> Exercise goal:
The lines to print start at the one containing "travel = plunger_place" and end at the one containing "bpy.context.scene.collection.objects.link(empty)"; print them exactly, ends included, and only them.

--- --- ---

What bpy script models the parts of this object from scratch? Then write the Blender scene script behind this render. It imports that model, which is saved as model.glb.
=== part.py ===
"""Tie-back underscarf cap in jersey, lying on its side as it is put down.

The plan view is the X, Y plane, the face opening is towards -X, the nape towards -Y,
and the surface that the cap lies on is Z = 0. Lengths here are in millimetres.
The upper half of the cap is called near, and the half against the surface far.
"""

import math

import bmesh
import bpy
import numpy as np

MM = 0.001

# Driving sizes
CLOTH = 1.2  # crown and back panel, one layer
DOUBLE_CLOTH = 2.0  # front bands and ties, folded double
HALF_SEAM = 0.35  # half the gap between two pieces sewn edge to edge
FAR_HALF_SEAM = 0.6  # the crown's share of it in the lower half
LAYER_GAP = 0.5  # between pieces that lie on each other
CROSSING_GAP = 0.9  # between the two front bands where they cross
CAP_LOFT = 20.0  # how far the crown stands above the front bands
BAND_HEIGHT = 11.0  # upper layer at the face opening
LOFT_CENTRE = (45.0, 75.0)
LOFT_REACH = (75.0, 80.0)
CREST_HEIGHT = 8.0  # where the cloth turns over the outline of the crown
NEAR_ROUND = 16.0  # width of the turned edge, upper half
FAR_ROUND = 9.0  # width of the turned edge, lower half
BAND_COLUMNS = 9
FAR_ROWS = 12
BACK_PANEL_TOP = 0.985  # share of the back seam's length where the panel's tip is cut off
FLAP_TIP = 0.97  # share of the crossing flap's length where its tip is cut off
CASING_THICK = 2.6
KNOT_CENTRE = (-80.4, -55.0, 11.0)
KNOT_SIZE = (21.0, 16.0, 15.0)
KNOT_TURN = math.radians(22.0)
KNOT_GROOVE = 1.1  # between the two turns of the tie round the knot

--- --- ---

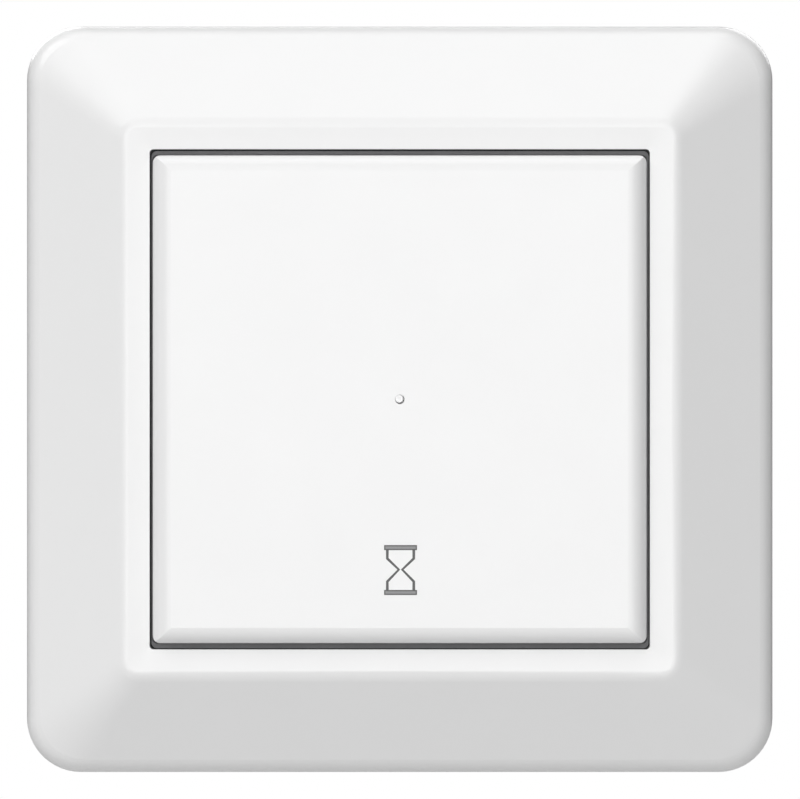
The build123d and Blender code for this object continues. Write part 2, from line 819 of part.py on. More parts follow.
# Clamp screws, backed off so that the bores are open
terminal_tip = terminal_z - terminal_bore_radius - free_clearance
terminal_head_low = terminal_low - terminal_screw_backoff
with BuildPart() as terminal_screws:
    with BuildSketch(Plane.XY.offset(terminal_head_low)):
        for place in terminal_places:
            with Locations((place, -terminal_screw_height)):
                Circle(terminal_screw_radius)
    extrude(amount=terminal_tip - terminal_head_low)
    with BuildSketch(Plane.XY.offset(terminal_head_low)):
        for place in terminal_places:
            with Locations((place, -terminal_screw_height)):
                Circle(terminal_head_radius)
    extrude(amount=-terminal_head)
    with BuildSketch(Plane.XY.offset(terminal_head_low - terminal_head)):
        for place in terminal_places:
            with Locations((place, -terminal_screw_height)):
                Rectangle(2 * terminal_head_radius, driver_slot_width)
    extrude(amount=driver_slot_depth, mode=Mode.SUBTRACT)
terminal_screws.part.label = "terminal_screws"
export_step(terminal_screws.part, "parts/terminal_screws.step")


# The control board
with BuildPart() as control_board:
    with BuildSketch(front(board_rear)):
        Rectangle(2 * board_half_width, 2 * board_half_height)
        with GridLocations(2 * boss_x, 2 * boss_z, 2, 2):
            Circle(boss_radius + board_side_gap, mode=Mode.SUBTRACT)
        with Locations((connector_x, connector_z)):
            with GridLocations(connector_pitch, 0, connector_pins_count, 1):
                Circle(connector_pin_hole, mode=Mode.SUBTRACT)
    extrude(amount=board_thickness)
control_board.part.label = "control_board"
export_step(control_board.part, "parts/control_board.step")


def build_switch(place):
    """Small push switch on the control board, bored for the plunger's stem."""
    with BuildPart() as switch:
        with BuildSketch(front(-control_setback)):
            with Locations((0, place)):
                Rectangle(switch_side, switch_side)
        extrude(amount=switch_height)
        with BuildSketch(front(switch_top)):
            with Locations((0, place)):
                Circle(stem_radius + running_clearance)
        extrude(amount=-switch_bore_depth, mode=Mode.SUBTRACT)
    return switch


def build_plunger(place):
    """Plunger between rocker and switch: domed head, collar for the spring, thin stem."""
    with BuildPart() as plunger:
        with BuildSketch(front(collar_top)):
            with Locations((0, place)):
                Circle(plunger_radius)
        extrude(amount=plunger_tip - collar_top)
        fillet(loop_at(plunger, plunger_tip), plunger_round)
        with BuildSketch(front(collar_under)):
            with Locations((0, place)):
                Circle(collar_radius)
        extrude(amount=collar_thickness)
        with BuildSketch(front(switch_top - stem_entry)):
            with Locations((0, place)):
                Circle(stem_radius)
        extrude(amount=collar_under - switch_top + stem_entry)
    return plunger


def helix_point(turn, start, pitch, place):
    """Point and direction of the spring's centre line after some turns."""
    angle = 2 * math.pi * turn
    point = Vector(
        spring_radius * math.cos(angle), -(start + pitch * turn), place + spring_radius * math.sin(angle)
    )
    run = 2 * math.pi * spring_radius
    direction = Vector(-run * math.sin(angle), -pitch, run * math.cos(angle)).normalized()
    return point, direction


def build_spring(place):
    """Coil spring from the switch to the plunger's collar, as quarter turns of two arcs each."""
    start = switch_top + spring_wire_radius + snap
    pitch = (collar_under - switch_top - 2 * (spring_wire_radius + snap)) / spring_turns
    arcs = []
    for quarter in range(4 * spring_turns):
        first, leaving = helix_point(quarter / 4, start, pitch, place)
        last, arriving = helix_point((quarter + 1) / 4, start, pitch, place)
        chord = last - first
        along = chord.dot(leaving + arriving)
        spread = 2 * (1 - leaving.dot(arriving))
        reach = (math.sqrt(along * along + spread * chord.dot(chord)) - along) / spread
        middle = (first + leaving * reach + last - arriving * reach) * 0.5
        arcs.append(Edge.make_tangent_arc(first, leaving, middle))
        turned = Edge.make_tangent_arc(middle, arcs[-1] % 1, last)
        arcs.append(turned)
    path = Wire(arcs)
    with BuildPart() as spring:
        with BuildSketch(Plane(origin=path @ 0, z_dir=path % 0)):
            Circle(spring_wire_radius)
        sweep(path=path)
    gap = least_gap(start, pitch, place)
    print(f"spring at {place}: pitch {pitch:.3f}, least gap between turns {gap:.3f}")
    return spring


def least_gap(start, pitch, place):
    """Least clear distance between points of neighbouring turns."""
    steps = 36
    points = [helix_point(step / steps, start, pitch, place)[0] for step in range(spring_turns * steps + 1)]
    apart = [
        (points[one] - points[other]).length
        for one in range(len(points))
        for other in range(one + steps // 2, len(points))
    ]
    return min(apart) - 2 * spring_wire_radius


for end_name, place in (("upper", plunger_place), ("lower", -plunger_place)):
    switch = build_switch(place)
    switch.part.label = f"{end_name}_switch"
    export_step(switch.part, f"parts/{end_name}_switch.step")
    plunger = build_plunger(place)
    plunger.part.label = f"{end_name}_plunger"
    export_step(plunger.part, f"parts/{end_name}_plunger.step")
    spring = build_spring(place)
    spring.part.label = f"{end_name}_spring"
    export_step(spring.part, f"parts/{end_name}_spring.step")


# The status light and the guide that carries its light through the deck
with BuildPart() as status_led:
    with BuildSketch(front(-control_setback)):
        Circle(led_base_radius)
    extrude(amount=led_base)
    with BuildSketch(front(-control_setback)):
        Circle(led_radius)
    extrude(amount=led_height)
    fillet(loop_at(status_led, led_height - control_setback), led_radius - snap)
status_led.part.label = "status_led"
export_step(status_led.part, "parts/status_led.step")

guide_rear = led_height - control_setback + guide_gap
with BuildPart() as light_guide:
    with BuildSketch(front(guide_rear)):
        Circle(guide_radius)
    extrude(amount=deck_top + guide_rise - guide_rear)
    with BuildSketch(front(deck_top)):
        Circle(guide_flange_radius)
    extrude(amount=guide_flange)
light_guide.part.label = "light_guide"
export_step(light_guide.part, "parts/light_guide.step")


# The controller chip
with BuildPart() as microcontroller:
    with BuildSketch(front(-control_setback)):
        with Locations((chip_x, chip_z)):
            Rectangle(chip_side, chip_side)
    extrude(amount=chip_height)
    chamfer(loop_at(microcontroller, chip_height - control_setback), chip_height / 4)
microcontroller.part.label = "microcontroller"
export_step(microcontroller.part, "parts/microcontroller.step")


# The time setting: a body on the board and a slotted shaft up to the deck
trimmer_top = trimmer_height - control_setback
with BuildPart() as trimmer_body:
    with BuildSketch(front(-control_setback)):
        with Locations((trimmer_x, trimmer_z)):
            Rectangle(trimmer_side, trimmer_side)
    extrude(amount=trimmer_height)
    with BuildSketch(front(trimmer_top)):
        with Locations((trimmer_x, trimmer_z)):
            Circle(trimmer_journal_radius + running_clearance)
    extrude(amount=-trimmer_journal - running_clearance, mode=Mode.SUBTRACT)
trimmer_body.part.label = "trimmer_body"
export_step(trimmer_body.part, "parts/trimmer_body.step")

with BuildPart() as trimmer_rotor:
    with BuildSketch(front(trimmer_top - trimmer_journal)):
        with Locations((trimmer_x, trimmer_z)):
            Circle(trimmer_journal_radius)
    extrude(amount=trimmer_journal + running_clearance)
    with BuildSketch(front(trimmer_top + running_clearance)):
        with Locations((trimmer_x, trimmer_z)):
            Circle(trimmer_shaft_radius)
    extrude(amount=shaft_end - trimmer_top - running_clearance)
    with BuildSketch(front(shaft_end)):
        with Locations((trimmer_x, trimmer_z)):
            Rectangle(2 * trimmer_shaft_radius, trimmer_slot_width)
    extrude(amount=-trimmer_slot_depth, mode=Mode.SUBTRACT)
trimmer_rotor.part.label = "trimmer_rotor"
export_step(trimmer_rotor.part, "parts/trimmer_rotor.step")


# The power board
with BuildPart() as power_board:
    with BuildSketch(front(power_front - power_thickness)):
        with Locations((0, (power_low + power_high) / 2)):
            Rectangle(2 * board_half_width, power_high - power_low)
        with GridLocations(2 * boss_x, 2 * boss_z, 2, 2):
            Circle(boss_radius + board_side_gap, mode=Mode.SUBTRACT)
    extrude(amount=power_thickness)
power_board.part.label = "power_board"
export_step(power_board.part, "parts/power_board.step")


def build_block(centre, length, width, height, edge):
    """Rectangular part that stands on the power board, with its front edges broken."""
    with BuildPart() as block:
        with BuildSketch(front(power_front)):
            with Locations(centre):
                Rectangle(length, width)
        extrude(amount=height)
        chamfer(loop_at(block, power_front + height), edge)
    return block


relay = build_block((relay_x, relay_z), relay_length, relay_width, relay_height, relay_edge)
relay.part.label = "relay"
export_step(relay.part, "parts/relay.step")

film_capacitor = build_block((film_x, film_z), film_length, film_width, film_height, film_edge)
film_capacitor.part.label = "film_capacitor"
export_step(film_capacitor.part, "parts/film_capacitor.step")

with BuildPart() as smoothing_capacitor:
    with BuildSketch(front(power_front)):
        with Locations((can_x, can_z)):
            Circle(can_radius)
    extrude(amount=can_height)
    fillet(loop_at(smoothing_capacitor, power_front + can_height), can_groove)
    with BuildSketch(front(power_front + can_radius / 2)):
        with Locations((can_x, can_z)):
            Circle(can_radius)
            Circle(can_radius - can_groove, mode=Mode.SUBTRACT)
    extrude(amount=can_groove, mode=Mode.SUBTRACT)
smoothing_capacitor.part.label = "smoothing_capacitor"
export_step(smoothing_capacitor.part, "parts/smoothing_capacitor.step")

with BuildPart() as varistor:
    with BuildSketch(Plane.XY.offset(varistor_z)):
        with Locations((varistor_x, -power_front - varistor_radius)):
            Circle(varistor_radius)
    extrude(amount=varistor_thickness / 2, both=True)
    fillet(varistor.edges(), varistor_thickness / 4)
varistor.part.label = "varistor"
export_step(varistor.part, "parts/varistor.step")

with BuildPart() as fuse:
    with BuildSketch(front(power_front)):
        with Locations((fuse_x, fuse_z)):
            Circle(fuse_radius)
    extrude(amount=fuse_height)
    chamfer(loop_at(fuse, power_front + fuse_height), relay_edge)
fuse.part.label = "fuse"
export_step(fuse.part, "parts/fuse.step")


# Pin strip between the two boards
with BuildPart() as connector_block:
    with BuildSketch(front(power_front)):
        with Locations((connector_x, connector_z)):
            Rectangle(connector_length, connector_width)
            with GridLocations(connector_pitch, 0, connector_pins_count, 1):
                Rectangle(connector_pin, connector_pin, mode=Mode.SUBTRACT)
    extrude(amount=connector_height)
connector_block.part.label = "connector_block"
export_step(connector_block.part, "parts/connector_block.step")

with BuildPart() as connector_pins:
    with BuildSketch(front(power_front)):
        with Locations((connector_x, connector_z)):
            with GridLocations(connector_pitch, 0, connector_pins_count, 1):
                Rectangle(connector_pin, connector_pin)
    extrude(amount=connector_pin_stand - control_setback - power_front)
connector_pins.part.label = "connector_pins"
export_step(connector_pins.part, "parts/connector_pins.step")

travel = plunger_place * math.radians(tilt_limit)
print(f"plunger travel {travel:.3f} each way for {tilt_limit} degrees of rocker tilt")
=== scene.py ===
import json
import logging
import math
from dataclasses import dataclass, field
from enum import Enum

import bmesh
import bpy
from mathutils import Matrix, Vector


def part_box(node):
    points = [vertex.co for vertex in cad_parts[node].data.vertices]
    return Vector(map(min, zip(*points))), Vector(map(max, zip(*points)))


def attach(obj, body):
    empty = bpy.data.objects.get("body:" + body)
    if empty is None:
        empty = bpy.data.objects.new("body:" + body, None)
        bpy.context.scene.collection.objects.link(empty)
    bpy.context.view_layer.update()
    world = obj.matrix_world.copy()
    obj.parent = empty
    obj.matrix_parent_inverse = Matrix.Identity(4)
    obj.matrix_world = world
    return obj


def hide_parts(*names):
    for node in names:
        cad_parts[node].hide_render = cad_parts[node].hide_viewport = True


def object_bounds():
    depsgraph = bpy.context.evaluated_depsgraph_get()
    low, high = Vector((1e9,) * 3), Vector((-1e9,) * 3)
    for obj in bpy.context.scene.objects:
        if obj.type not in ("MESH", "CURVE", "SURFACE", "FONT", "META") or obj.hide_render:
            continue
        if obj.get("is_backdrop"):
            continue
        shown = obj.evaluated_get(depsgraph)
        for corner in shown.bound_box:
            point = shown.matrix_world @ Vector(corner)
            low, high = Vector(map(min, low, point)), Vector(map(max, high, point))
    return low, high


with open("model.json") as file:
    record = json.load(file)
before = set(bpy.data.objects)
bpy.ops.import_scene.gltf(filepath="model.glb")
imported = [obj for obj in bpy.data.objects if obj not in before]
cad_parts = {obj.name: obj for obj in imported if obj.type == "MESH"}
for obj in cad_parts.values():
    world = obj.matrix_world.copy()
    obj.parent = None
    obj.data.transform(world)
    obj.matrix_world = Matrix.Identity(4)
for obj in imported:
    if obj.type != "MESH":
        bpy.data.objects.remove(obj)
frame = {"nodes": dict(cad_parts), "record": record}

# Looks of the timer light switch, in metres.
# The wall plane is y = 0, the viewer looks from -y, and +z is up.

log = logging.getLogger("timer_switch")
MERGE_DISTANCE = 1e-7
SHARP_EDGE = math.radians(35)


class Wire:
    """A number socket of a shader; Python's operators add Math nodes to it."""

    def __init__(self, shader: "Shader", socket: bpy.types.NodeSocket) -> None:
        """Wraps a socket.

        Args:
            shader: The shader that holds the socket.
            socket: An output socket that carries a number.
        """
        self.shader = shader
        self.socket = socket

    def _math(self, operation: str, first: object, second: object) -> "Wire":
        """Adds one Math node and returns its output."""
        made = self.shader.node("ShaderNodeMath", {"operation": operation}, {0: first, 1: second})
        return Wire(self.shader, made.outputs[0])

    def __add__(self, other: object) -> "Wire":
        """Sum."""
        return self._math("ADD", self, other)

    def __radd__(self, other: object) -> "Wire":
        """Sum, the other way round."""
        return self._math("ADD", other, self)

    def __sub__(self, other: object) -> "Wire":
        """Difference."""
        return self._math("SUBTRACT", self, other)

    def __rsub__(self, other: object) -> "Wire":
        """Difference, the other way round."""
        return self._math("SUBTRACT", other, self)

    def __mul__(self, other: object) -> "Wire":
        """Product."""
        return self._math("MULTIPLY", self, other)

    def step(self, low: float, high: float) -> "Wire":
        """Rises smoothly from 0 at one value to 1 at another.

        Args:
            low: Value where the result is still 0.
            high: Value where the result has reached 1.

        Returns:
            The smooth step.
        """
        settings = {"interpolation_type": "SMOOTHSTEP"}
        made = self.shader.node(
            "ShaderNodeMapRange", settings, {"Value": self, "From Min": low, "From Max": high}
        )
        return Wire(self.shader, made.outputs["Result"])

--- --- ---

> Solution to this exercise:
travel = plunger_place * math.radians(tilt_limit)
print(f"plunger travel {travel:.3f} each way for {tilt_limit} degrees of rocker tilt")
=== scene.py ===
import json
import logging
import math
from dataclasses import dataclass, field
from enum import Enum

import bmesh
import bpy
from mathutils import Matrix, Vector


def part_box(node):
    points = [vertex.co for vertex in cad_parts[node].data.vertices]
    return Vector(map(min, zip(*points))), Vector(map(max, zip(*points)))


def attach(obj, body):
    empty = bpy.data.objects.get("body:" + body)
    if empty is None:
        empty = bpy.data.objects.new("body:" + body, None)
        bpy.context.scene.collection.objects.link(empty)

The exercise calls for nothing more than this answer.